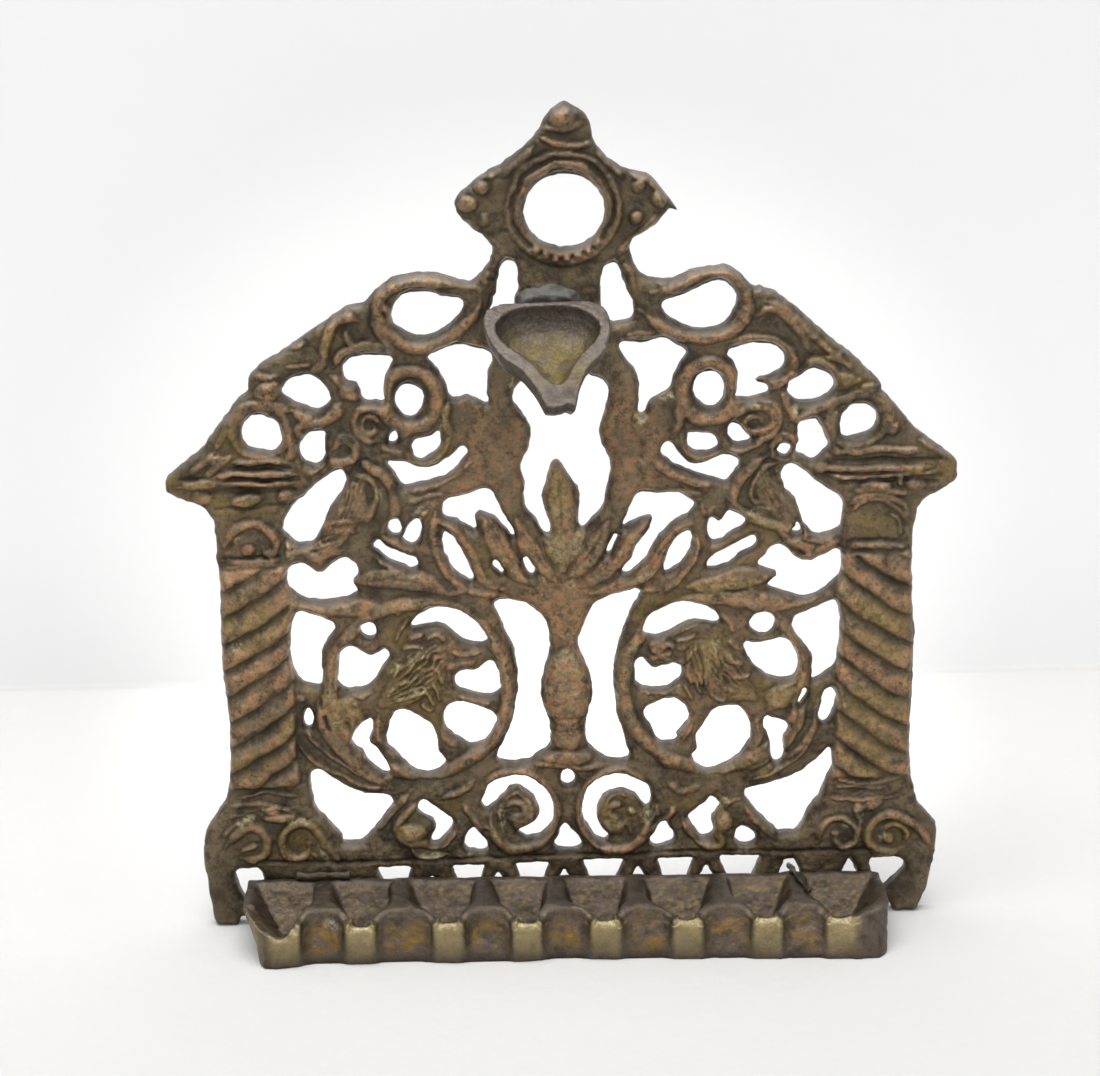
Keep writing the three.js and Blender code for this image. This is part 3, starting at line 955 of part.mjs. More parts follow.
function well(i) {
  const spout = spoutShares[i] * acrossMm;
  const back = -(trayBack + trayWall);
  const front = -(trayFront - trayWall);
  const sideOf = (divider, sign, isEnd) => {
    const wall = divider * acrossMm + sign * dividerHalf;
    const mouth = spout - sign * channelHalf;
    const bends = (isEnd ? endWellBendShares : wellBendShares).map(([across, deep]) => [
      wall + (mouth - wall) * (across / perThousand), -trayBack - trayDepth * (deep / perThousand),
    ]);
    return [[wall, back], ...bends, [mouth, front]];
  };
  const left = sideOf(dividerShares[i], 1, i === 0);
  const right = sideOf(dividerShares[i + 1], -1, i === spoutShares.length - 1);
  // Its back and sides slope in to a smaller floor behind the spout
  return loft([...left, ...right.reverse()], [trayFloor, trayHeight + pieceGap], (x, y, z) => {
    const share = 1 - wellFootNarrowing * Math.max(0, 1 - z / trayHeight);
    return [tapered(spout + (x - spout) * share, z), front + (y - front) * share, leaning(x, z)];
  });
}

function lipNotch(i) {
  const spout = spoutShares[i] * acrossMm;
  const dip = leaning(spout, trayHeight) - lipDips[i];
  const loop = [
    [spout - lipFootHalf, dip], [spout + lipFootHalf, dip],
    [spout + lipTopHalf, trayHeight + pieceGap], [spout - lipTopHalf, trayHeight + pieceGap],
  ];
  return uprightSlab(loop, -(trayFront - trayWall - pieceGap), -(trayFront + trayWall));
}

function brokenCorner() {
  const loop = brokenCornerShares.map(([x, z]) => [x * acrossMm, (z / perThousand) * trayHeight]);
  return uprightSlab(loop, -(trayFront - brokenCornerReach), -(trayFront + trayWall));
}

function oilTray() {
  const plan = ([x, y]) => [x * acrossMm, -trayBack - (y / perThousand) * trayDepth];
  const rim = trayRimShares.map(plan);
  const foot = trayFootShares.map(plan);
  const block = loft(foot, [0, trayHeight], (x, y, z, i, ring) => {
    const [rimX, rimY] = rim[foot.indexOf(ring[i])];
    const share = z / trayHeight;
    return [x + (rimX - x) * share, y + (rimY - y) * share, leaning(x, z)];
  });
  const niches = spoutShares.slice(1).map((x, i) => niche(spoutShares[i] * acrossMm, x * acrossMm));
  const wells = spoutShares.map((x, i) => well(i));
  const notches = spoutShares.map((x, i) => lipNotch(i));
  return block.subtract(Manifold.union([...niches, ...wells, ...notches, brokenCorner()]));
}

// The heart-shaped font: u runs across, v from the back rim to the tip, depth below the rim
const slope = THREE.MathUtils.degToRad(fontSlopeDegrees);
const turn = THREE.MathUtils.degToRad(fontTurnDegrees);

function fontPoint(u, v, depth) {
  const point = new THREE.Vector3(u, -v * Math.cos(slope) + depth * Math.sin(slope), 0);
  point.z = -v * Math.sin(slope) - depth * Math.cos(slope);
  point.applyAxisAngle(new THREE.Vector3(0, 0, 1), turn);
  return [point.x + fontCentreX, point.y - fontBackY, point.z + fontRimZ];
}

function bowl(halfShares, tipShares, depth, footScale, rimLift) {
  const unit = fontLength / perThousand;
  const right = halfShares.map(([u, v]) => [u * unit, v * unit]);
  const left = halfShares.map(([u, v]) => [-u * unit, v * unit]).reverse();
  const loop = [...right, ...tipShares.map(([u, v]) => [u * unit, v * unit]), ...left];
  const heart = fontHeartShare * unit;
  const levels = rimLift > 0 ? [-1, ...fontLevels] : fontLevels;
  return loft(loop, levels, (u, v, level) => {
    const t = Math.max(0, level);
    const scale = footScale + (1 - footScale) * Math.sqrt(1 - t * t);
    return fontPoint(u * scale, heart + (v - heart) * scale, level < 0 ? -rimLift : t * depth);
  });
}

function shamashFont() {
  const outer = bowl(fontHalfShares, fontTipShares, fontDepth, fontFootScale, 0);
  const inner = bowl(fontWellHalfShares, [], fontWellDepth, fontWellFootScale, 1);
  const root = new THREE.BoxGeometry(rootWidth, fontBackY, rootHeight);
  root.translate(fontCentreX + rootShift, -trayBack - fontBackY / 2, fontRimZ - rootHeight / 2 - rootDrop);
  return outer.add(body(root)).subtract(inner);
}

function shamashSolder() {
  const foot = fontRimZ - rootDrop + 1.5 * pieceGap;
  const loop = [];
  for (let i = 0; i <= 10; i += 1) {
    const angle = (i / 10) * Math.PI;
    loop.push([solderHalfWidth * Math.cos(angle), solderHeight * Math.sin(angle)]);
  }
  return loft(loop, [0, 1], (u, v, t) => [
    fontCentreX + rootShift + u * (1 - 0.25 * t),
    -trayBack - solderReach * t,
    foot + v * (1 - 0.55 * t),
  ]);
}

// Tubes for the small fixings
function wire(points, radius, sides) {
  const path = new THREE.CatmullRomCurve3(points.map((p) => new THREE.Vector3(...p)));
  const section = new THREE.Shape();
  section.absarc(0, 0, radius, 0, Math.PI * 2);
  const steps = 3 * (points.length - 1);
  const options = { extrudePath: path, steps, curveSegments: sides, bevelEnabled: false };
  return new THREE.ExtrudeGeometry(section, options);
}

function trayStrap() {
  const x = strapArchShare * acrossMm;
  const seat = leaning(x, trayHeight) + 1.5 * pieceGap + strapRadius;
  return body(wire([
    [x, -pieceGap, seat - 3 * pieceGap], [x + pieceGap, -trayBack - trayWall, seat + pieceGap / 2],
    [x + 2 * strapRadius, -trayBack - strapReach / 2, seat],
    [x + 5 * strapRadius, -trayBack - strapReach, seat],
  ], strapRadius, 4));
}

function rimBead() {
  const x = -318 * acrossMm;
  const seat = leaning(x - beadLength / 2, trayHeight) + pieceGap + beadRadius;
  const bead = wire([
    [x - beadLength / 2, -trayBack - 1.3, seat], [x, -trayBack - 1.2, seat + 0.1],
    [x + beadLength / 2, -trayBack - 1.3, seat],
  ], beadRadius, 5);
  return body(bead);
}

// Meshes with their own materials
function meshOf(name, solid, color, roughness, metalness) {
  const { vertProperties, triVerts } = solid.getMesh();
  const indexed = new THREE.BufferGeometry();
  indexed.setAttribute("position", new THREE.Float32BufferAttribute(vertProperties, 3));
  indexed.setIndex([...triVerts]);
  const geometry = indexed.toNonIndexed();
  geometry.computeVertexNormals();
  const material = new THREE.MeshStandardMaterial({ color, roughness, metalness });
  const mesh = new THREE.Mesh(geometry, material);
  mesh.name = name;
  return mesh;
}

const group = new THREE.Group();
group.name = "hanukkah_lamp";
group.add(
  meshOf("backplate", backPlate(), "#6f6050", 0.55, 0.75),
  meshOf("oil_tray", oilTray(), "#75685a", 0.5, 0.75),
  meshOf("shamash_font", shamashFont(), "#857b6c", 0.45, 0.75),
  meshOf("shamash_solder", shamashSolder(), "#74736d", 0.55, 0.6),
  meshOf("tray_strap", trayStrap(), "#77705f", 0.55, 0.7),
  meshOf("rim_bead", rimBead(), "#6c6760", 0.6, 0.6),
);

// The finished part stands on Z = 0 with its bounding box centred over the origin
const bounds = new THREE.Box3().setFromObject(group);
const centre = bounds.getCenter(new THREE.Vector3());
for (const mesh of group.children) {
  mesh.geometry.translate(-centre.x, -centre.y, -bounds.min.z);
}

export default group;
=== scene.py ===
"""Hanukkah lamp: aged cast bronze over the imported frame, with a plain studio round it."""
import math

import bpy
import numpy as np
from mathutils import Matrix, Vector
from mathutils.kdtree import KDTree


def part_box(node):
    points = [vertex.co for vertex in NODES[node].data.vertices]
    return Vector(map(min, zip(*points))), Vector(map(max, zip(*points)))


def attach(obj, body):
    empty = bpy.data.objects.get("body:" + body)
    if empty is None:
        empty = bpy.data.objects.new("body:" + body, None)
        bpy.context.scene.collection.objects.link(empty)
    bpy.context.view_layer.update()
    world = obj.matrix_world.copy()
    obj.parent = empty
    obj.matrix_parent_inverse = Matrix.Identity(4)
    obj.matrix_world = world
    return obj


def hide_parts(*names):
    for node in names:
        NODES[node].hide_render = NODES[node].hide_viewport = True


bl_info = {
    "name": "Cast Hanukkah Lamp",
    "version": (1, 0, 0),
    "blender": (4, 5, 0),
    "location": "View3D > Sidebar > Lamp",
    "description": "Dresses the lamp's frame with cast relief, aged bronze and a studio",
    "category": "Object",
}

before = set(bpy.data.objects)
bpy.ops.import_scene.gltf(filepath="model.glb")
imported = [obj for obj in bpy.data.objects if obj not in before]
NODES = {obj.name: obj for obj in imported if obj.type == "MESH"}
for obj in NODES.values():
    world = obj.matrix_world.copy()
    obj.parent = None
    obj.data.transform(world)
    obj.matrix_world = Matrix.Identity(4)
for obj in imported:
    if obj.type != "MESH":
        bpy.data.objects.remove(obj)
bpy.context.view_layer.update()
PLATE_LOW, PLATE_HIGH = (np.array(corner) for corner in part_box("backplate"))
FONT_LOW, FONT_HIGH = (np.array(corner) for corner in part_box("shamash_font"))

# Millimetres, in metres. The sizes below are in millimetres.
MM = 0.001
TRAY_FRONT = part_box("oil_tray")[0][1] / MM
PLATE_WIDTH = (PLATE_HIGH[0] - PLATE_LOW[0]) / MM
PLATE_HEIGHT = (PLATE_HIGH[2] - PLATE_LOW[2]) / MM
BACK_Y = PLATE_HIGH[1] / MM
PLATE_THICKNESS = 3.5
# One thousandth of the plate's width and of its height
ACROSS = PLATE_WIDTH / 1000
UP = PLATE_HEIGHT / 1000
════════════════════
Write down exactly the span of lines above from the one containing "over the origin" to the one containing "for node in", both ends included.

// The finished part stands on Z = 0 with its bounding box centred over the origin
const bounds = new THREE.Box3().setFromObject(group);
const centre = bounds.getCenter(new THREE.Vector3());
for (const mesh of group.children) {
  mesh.geometry.translate(-centre.x, -centre.y, -bounds.min.z);
}

export default group;
=== scene.py ===
"""Hanukkah lamp: aged cast bronze over the imported frame, with a plain studio round it."""
import math

import bpy
import numpy as np
from mathutils import Matrix, Vector
from mathutils.kdtree import KDTree


def part_box(node):
    points = [vertex.co for vertex in NODES[node].data.vertices]
    return Vector(map(min, zip(*points))), Vector(map(max, zip(*points)))


def attach(obj, body):
    empty = bpy.data.objects.get("body:" + body)
    if empty is None:
        empty = bpy.data.objects.new("body:" + body, None)
        bpy.context.scene.collection.objects.link(empty)
    bpy.context.view_layer.update()
    world = obj.matrix_world.copy()
    obj.parent = empty
    obj.matrix_parent_inverse = Matrix.Identity(4)
    obj.matrix_world = world
    return obj


def hide_parts(*names):
    for node in names:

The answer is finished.